Delbert Tibbs, who was never closer than 150 miles from the murder he was convicted of committingI’m in Philadelphia, coaching a unique group: eight men who have spent time on death row. Each was convicted of a crime they did not commit and sentenced to death. Each was exonerated and released. Now they devote time to telling their stories around the U.S., helping the campaigns to abolish the death penalty. (Photo: Delbert Tibbs, poet, writer, and death row exoneree)

Kurt Rosenberg is the head of a group called Witness to Innocence. A long-time “abolitionist,” Kurt noticed how anti-death-penalty activists talked about the stories of those wrongfully convicted of capital crimes, but also how the exonerees were seldom given a chance to tell their stories themselves. Witness to Innocence now runs a speaker’s bureau of death row exonerees.
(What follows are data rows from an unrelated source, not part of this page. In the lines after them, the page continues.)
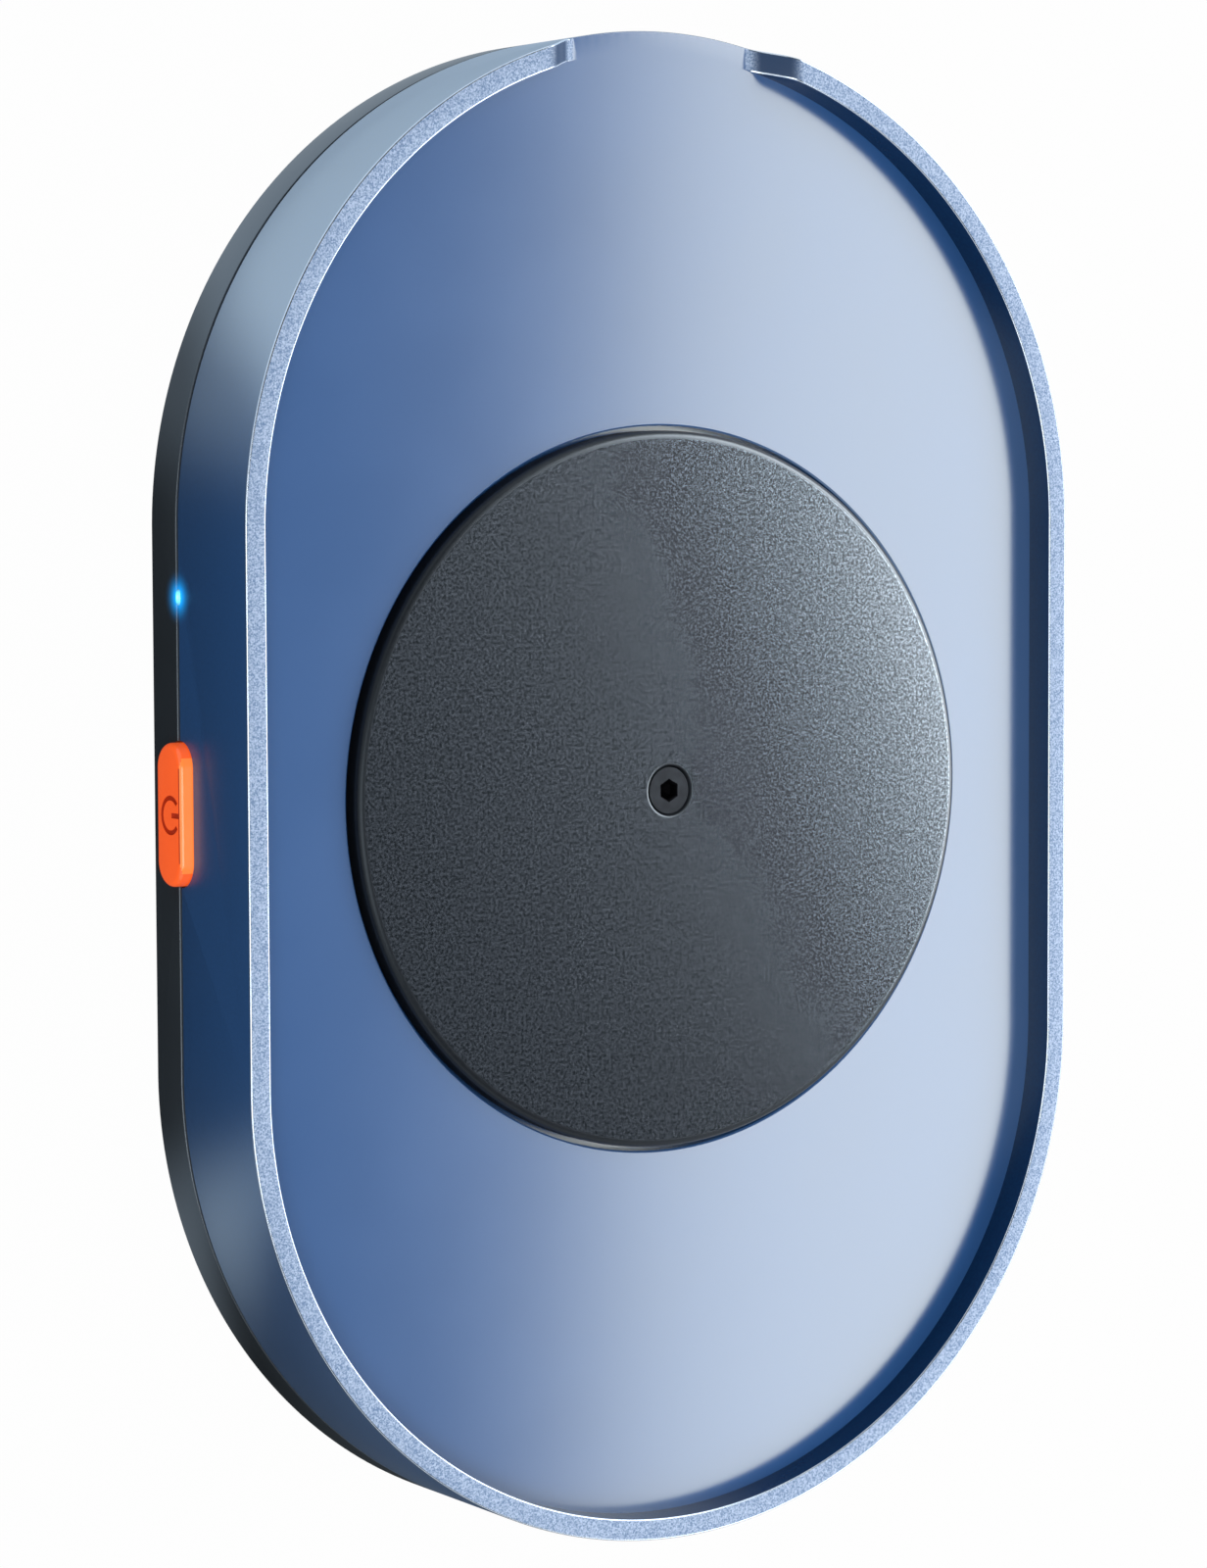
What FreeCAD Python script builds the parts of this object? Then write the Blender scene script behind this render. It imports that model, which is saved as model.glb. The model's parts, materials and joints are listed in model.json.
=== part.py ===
import FreeCAD, Part
import math
import os
import re

import Sketcher
from FreeCAD import Vector

# Mouse mover: a low aluminium tray on a black plastic base. A slow turntable disc lies in the
# tray floor, and a flat motor turns it through two pairs of gears hidden below the floor.
#
# Frame: +Z up, origin on the disc's axis, level with the underside of the feet. +Y points to the
# gap in the rim where the mouse's cable leaves, and the power button is on the -X side.

doc = FreeCAD.newDocument("mouse_mover")

# Driving dimensions, in millimetres and degrees.
driving = {
    # tray and base, outside
    "tray_width": 88.0,
    "tray_length": 135.5,
    "rim_width": 1.95,
    "rim_height": 3.0,
    "rim_edge": 0.2,
    "skirt_height": 9.3,
    "base_height": 5.6,
    "base_edge": 0.8,
    "foot_stand": 0.6,
    "cable_gap": 18.5,
    "cable_ramp": 4.2,
    # tray and base, walls
    "floor_thickness": 2.0,
    "skirt_wall": 2.2,
    "base_wall": 3.2,
    "base_floor": 1.8,
    "lip_height": 1.3,
    "lip_clearance": 0.1,
    "rib_height": 0.9,
    "rib_width": 1.2,
    "rib_low_y": -9.0,
    "rib_high_y": 14.0,
    # turntable disc and its seat in the tray floor
    "disc_radius": 32.3,
    "disc_proud": 1.15,
    "disc_edge": 0.7,
    "disc_gap": 0.45,
    "disc_lift": 0.4,
    "disc_skin": 1.3,
    "disc_rim": 1.8,
    "disc_rib_width": 1.2,
    "disc_ribs": 8,
    "hub_radius": 7.5,
    "recess_depth": 1.6,
    "web_thickness": 1.6,
    # spindle, bush and washer
    "spindle_radius": 2.5,
    "spindle_head_radius": 4.0,
    "spindle_head_height": 0.9,
    "spindle_flat": 3.0,
    "seat_radius": 2.0,
    "seat_flat": 1.5,
    "pivot_radius": 1.25,
    "bush_wall": 1.0,
    "bush_reach": 2.2,
    "washer_radius": 6.5,
    "washer_thickness": 0.35,
    "running_clearance": 0.03,
    "drive_clearance": 0.08,
    # screw in the middle of the disc
    "disc_screw_head": 2.2,
    "disc_screw_shank": 1.25,
    "disc_screw_length": 5.6,
    "disc_screw_socket": 1.65,
    "disc_screw_sunk": 0.1,
    # gears
    "gear_module": 0.5,
    "root_depth": 1.25,
    "pressure_angle": 20.0,
    "tooth_backlash": 0.06,
    "output_teeth": 60,
    "idler_pinion_teeth": 12,
    "idler_teeth": 50,
    "motor_teeth": 10,
    "idler_direction": -75.0,
    "motor_direction": -30.0,
    "upper_gear_width": 1.8,
    "lower_gear_width": 2.0,
    "gear_spacing": 0.4,
    "gear_headroom": 0.5,
    "collar_radius": 2.1,
    "collar_height": 0.5,
    "thrust_gap": 0.1,
    "idler_pin_radius": 1.0,
    "pin_seat": 0.9,
    "gear_web": 0.7,
    "gear_rim": 1.6,
    "idler_windows": 5,
    "window_radius": 2.6,
    "window_circle": 7.0,
    # steel plate under the gears
    "plate_thickness": 1.2,
    "plate_margin": 3.6,
    "plate_corner": 2.9,
    "plate_screw_x": 14.0,
    "plate_screw_y": 14.0,
    "plate_low_x": 4.0,
    "plate_low_y": -35.0,
    # motor
    "motor_radius": 10.0,
    "motor_height": 6.8,
    "motor_edge": 0.5,
    "motor_boss_radius": 3.0,
    "motor_boss_height": 0.35,
    "motor_shaft_radius": 0.75,
    "ear_offset": 3.0,
    "ear_radius": 2.8,
    "ear_thickness": 0.8,
    "terminal_width": 8.0,
    "terminal_depth": 2.6,
    "terminal_height": 3.6,
    # screws and posts
    "post_radius": 2.5,
    "case_post_radius": 3.8,
    "case_screw_depth": 7.0,
    "case_screw_head": 2.4,
    "case_screw_head_height": 1.5,
    "case_screw_shank": 1.25,
    "small_screw_head": 1.9,
    "small_screw_head_height": 1.0,
    "small_screw_shank": 0.9,
    "small_screw_depth": 4.0,
    "ear_screw_depth": 2.0,
    "screw_clearance": 0.2,
    "drive_arm": 0.55,
    "drive_bar": 0.13,
    "drive_depth": 0.6,
    # rubber feet, one below each case screw
    "foot_radius": 5.0,
    "foot_sink": 1.0,
    "foot_edge": 0.3,
    "foot_fit": 0.15,
    "foot_inset_x": 16.5,
    "foot_inset_y": 25.75,
    # circuit board and what it carries
    "board_thickness": 1.0,
    "board_strip": 12.0,
    "board_low": -13.0,
    "board_bar": 9.0,
    "board_clear": 2.2,
    "board_right": 8.0,
    "board_tab": 16.0,
    "board_setback": 1.2,
    "board_corner": 1.0,
    "board_hole": 1.1,
    "stake_head": 1.7,
    "stake_height": 0.5,
    "usb_width": 8.94,
    "usb_height": 3.26,
    "usb_depth": 7.3,
    "usb_wall": 0.3,
    "usb_inset": 0.5,
    "usb_clearance": 0.25,
    "usb_tongue_width": 6.2,
    "usb_tongue_height": 0.7,
    "chip_size": 5.0,
    "chip_height": 1.1,
    "plug_width": 7.6,
    "plug_depth": 4.2,
    "plug_height": 3.4,
    # power button, its switch and the light
    "button_y": -0.8,
    "button_length": 12.5,
    "button_height": 4.5,
    "button_proud": 1.2,
    "button_edge": 0.5,
    "button_gap": 0.15,
    "button_travel": 0.4,
    "button_flange": 0.9,
    "flange_thickness": 0.8,
    "flange_play": 0.1,
    "switch_play": 0.05,
    "switch_width": 7.0,
    "switch_depth": 3.6,
    "switch_height": 3.2,
    "plunger_length": 1.6,
    "plunger_width": 2.4,
    "plunger_height": 1.3,
    "plunger_clearance": 0.1,
    "plunger_sink": 1.0,
    "light_y": 18.0,
    "light_length": 1.5,
    "light_height": 0.75,
    "light_block_width": 3.4,
    "light_block_height": 2.6,
    "light_block_depth": 3.6,
    "led_width": 3.0,
    "led_depth": 1.3,
    "led_height": 1.9,
    # flat motor lead, standing on edge
    "lead_count": 4,
    "lead_pitch": 0.8,
    "lead_thickness": 0.9,
    "lead_reach": 4.0,
    "lead_bend": 3.0,
}
sheet = doc.addObject("Spreadsheet::Sheet", "Sizes")
for row, (alias, number) in enumerate(driving.items(), start=1):
    sheet.set(f"A{row}", alias)
    sheet.set(f"B{row}", str(number))
    sheet.setAlias(f"B{row}", alias)
doc.recompute()
near = 1e-4


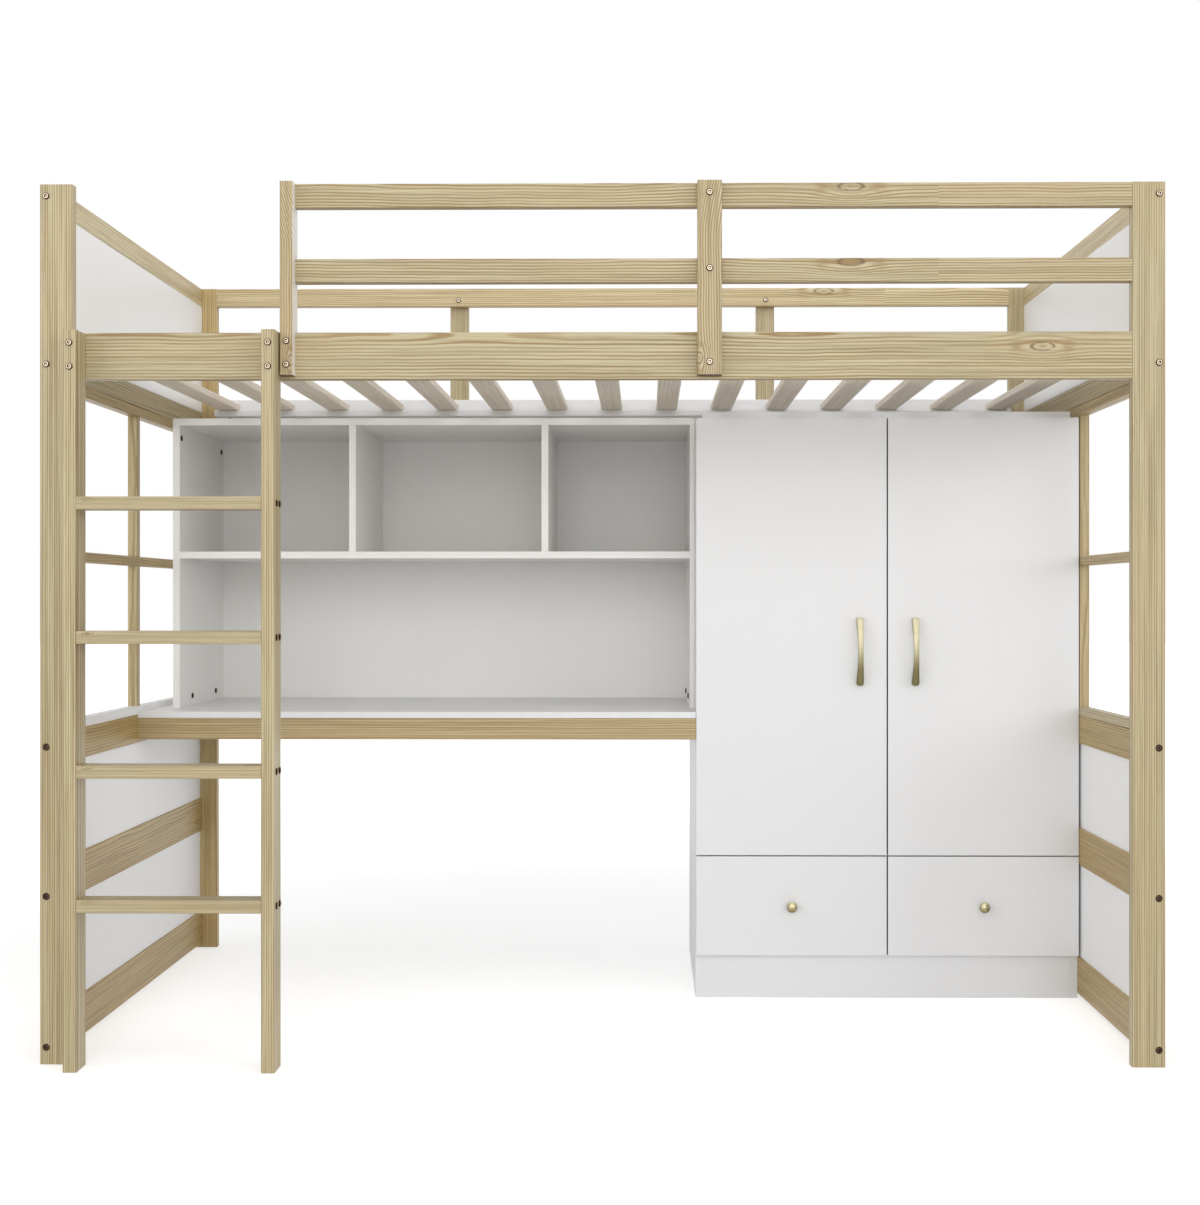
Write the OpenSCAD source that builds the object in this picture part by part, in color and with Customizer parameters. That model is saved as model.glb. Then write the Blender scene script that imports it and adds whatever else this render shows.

This is my second time working with Witness to Innocence members. Both times, I have been impressed by the courage and conviction of these men, who – after the life-shattering experience of wrongful conviction and incarceration for many years of their lives – have done two difficult and admirable things:

  1. Created new lives for themselves; and
  2. Devoted themselves to preventing such things from happening to others

I have also been impressed by how fiercely they look out for each other. I joked last time, “Welcome to the world’s only support group for death row exonerees.” They feel a safety and comradery among each other that they hold precious. And they know how abandoned and vulnerable each of them has felt in the past. So they joke and tease each other – but they have each other’s backs.

I wish you could hear all their stories. They are moving and convincing. They are narratives of great injustice from society and its law-enforcement officers, judges, and elected officials. At the same time, they are moving narratives of persistence and intelligence in the face of circumstances that would make many of us “roll over and give up.”

I have had the honor to coach people around the world and in many walks of life. Helping these “ordinary people with extraordinary stories” clarify and hone their stories is, I believe, the greatest honor I have had.